Contributors of modified works grant a patent license to claims that 
read on “the entire work, as a whole.” This is the work that the copyleft 
clause in section 5 requires the contributor to license under GPLv3; it 
includes the material the contributor has copied from the upstream version 
that the contributor has modified. The first paragraph of section 11 does 
not apply to those that redistribute the program without change.

We hope that this decision will result in fairly frequent licensing of 
patent claims by contributors. A contributor is charged with awareness of 
the fact that it has modified a work and provided it to others; no act of 
contribution should be treated as inadvertent. Our rule also requires no 
more work, for a contributor, than the weaker rule proposed by the patent 
holders.
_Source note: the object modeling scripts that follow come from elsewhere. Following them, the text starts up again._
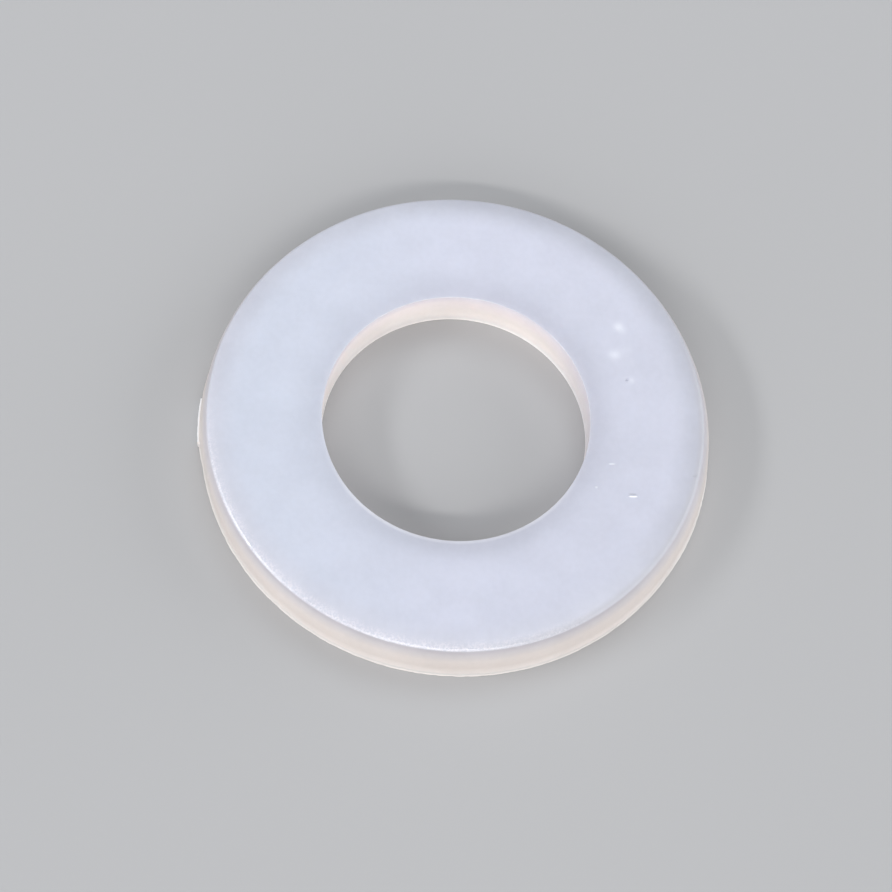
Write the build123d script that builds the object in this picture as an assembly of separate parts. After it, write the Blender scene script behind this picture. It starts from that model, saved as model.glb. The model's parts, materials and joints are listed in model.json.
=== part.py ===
from build123d import *
import os

# Flat washer for an M8 bolt, moulded in one piece in natural polyamide (nylon).
# Sizes are in millimetres. The origin is on the bore's axis, in the underside, and +Z is up.

# Driving dimensions: the standard form for M8.
OUTER_DIAMETER = 16.0
BORE_DIAMETER = 8.4
THICKNESS = 1.6

# The underside's outer edge is the mould's parting edge, and it is sharp. The wall rises straight
# from it, and its shoulder curves in to a small rounded crease. From the crease the top edge rolls
# over to the flat top face.
STRAIGHT_WALL = 0.55
SHOULDER_LEAN = 0.26
ROLL_DROP = 0.2
ROLL_WIDTH = 1.1
CREASE_EDGE_RADIUS = 0.15

# The bore's two edges are only just rounded.
BORE_EDGE_RADIUS = 0.06

# Gate mark: the thin stub left where the runner was cut off, on the -X side at the parting edge.
GATE_WIDTH = 1.6
GATE_HEIGHT = 0.25
GATE_PROUD = 0.06
GATE_ROOT = 0.5


def washer_section():
    """Half section in the XZ plane, from the bore's wall out to the outer wall."""
    bore_radius = BORE_DIAMETER / 2
    outer_radius = OUTER_DIAMETER / 2
    wall_top = (outer_radius, STRAIGHT_WALL)
    crease = (outer_radius - SHOULDER_LEAN, THICKNESS - ROLL_DROP)
    roll_start = (crease[0] - ROLL_WIDTH, THICKNESS)

    with BuildSketch(Plane.XZ) as section:
        with BuildLine():
            Polyline(roll_start, (bore_radius, THICKNESS), (bore_radius, 0), (outer_radius, 0), wall_top)
            TangentArc(wall_top, crease, tangent=(0, 1))
            TangentArc(roll_start, crease, tangent=(1, 0))
        make_face()
        fillet(section.vertices().group_by(Axis.X)[0], radius=BORE_EDGE_RADIUS)
        fillet(section.vertices().sort_by_distance(Vector(*crease))[0], radius=CREASE_EDGE_RADIUS)
    return section.sketch


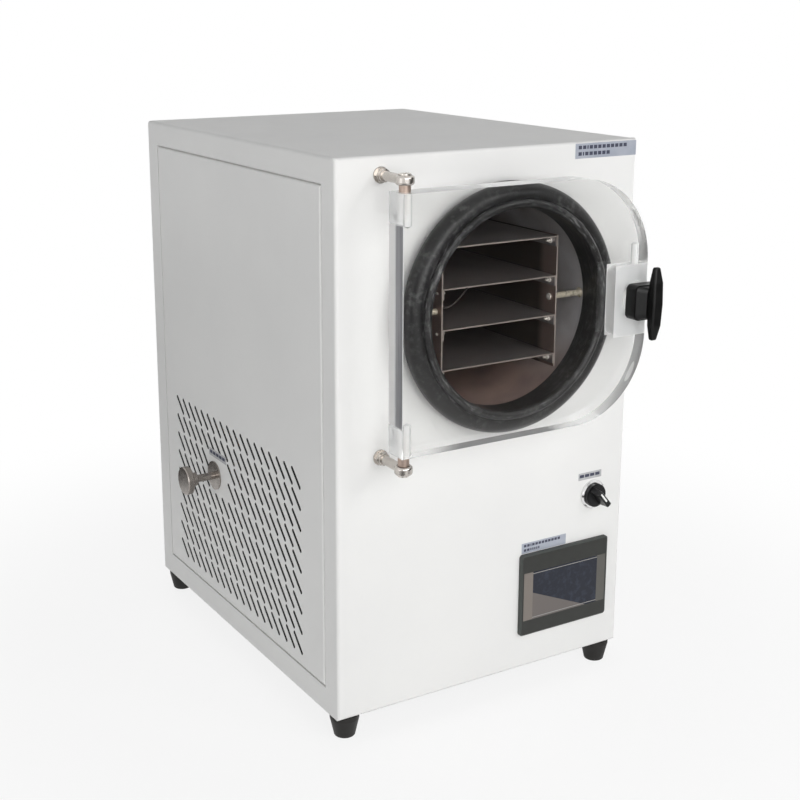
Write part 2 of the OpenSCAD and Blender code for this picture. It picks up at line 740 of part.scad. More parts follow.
// Hermetic shell: a drawn can and lid with a welded belt, on a pressed foot plate.
module compressor() in_cabinet() color([0.12, 0.12, 0.13]) {
    z0 = base_t + grommet_h + seat;
    translate([compressor_x, compressor_y, 0]) {
        translate([0, 0, z0 + 2.5]) rotate_extrude() {
            square([compressor_r - 14, 150]);
            translate([0, 14]) square([compressor_r, 122]);
            translate([compressor_r - 14, 14]) circle(14);
            translate([compressor_r - 14, 136]) circle(14);
            translate([0, 74]) square([compressor_r + 3, 5]);
        }
        difference() {
            translate([-86, -65, z0]) cube([172, 130, 3]);
            for (sx = [-1, 1], sy = [-1, 1])
                rod_z([sx * 76, sy * 55, z0 - cut], 3 + 2 * cut, 4 + seat);
        }
        translate([compressor_r - 6, -22, z0 + 40]) cube([28, 44, 52]);
    }
}

module compressor_grommets() in_cabinet() color(rubber_black) for (p = compressor_feet)
    translate([p[0], p[1], base_t + seat / 2]) difference() {
        cylinder(h = grommet_h, r = 11);
        translate([0, 0, -cut]) cylinder(h = grommet_h + 2 * cut, r = 4 + seat);
    }

core_x = 14;
core_y0 = 63;
room_for_valve = 45.6;
core_w = valve_y - room_for_valve - core_y0;
core_h = 240;
core_t = 34;
core_z = 18;
fan_y = core_y0 + core_w / 2;
fan_z = 150;
fan_r = core_w / 2 - 27;
fin_count = 22;
tube_rows = 6;

// Finned condenser: a pack of plates on hairpin tubes, between two end plates on feet.
module condenser_core() in_cabinet() color([0.66, 0.66, 0.66]) {
    y0 = core_y0;
    for (i = [0:fin_count]) translate([core_x, y0 + i * (core_w - 1) / fin_count, core_z])
        cube([core_t, i % fin_count == 0 ? 1.6 : 0.6, core_h]);
    for (i = [0:tube_rows - 1]) {
        z = core_z + core_h * (i + 0.5) / tube_rows;
        rod_y([core_x + core_t / 2, y0 - 6, z], core_w + 12, 4.5);
    }
    for (y = [y0, y0 + core_w - 1.6]) translate([core_x, y, base_t + seat]) cube([core_t, 1.6, core_z]);
}

// Fan plate with its ring, standing behind the condenser.
module fan_shroud() in_cabinet() color([0.20, 0.20, 0.21]) {
    x0 = core_x + core_t + seat;
    difference() {
        union() {
            translate([x0, core_y0, base_t + seat]) cube([sheet_t, core_w, core_z + core_h - base_t]);
            rod_x([x0, fan_y, fan_z], 26, fan_r + 6);
        }
        rod_x([x0 - cut, fan_y, fan_z], 26 + 2 * cut, fan_r + 3);
    }
    difference() {
        for (a = [0:90:270]) translate([x0 + 22, fan_y, fan_z]) rotate([a, 0, 0])
            translate([0, -3, 20]) cube([4, 6, fan_r - 15]);
        rod_x([x0 + 20, fan_y, fan_z], 10, 24);
    }
    rod_x_ring(x0 + 22, 24.5, 20.3, 4);
}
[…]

Under their rule, the contributor must always compare the entire 
work against its patent portfolio to determine whether the combination of 
the modifications with the remainder of the work cause it to read on any 
of the contributor’s patent claims.

[... more Eben's impenetrable pseudo-techno-poetry regarding patents ...]
------


regards,
alexander.

--
"FORM 990, PART II, LINE 25 - OFFICER COMPENSATION SCHEDULE
 ===========================================================
                                         PROGRAM  MANAGMENT
 OFFICER NAME AND TYPE OF COMPENSATION  SERVICES  AND GENERAL

 EBEN MOGLEN
    COMPENSATION:                        116,875.     38,959."

                          -- SOFTWARE FREEDOM LAW CENTER, INC.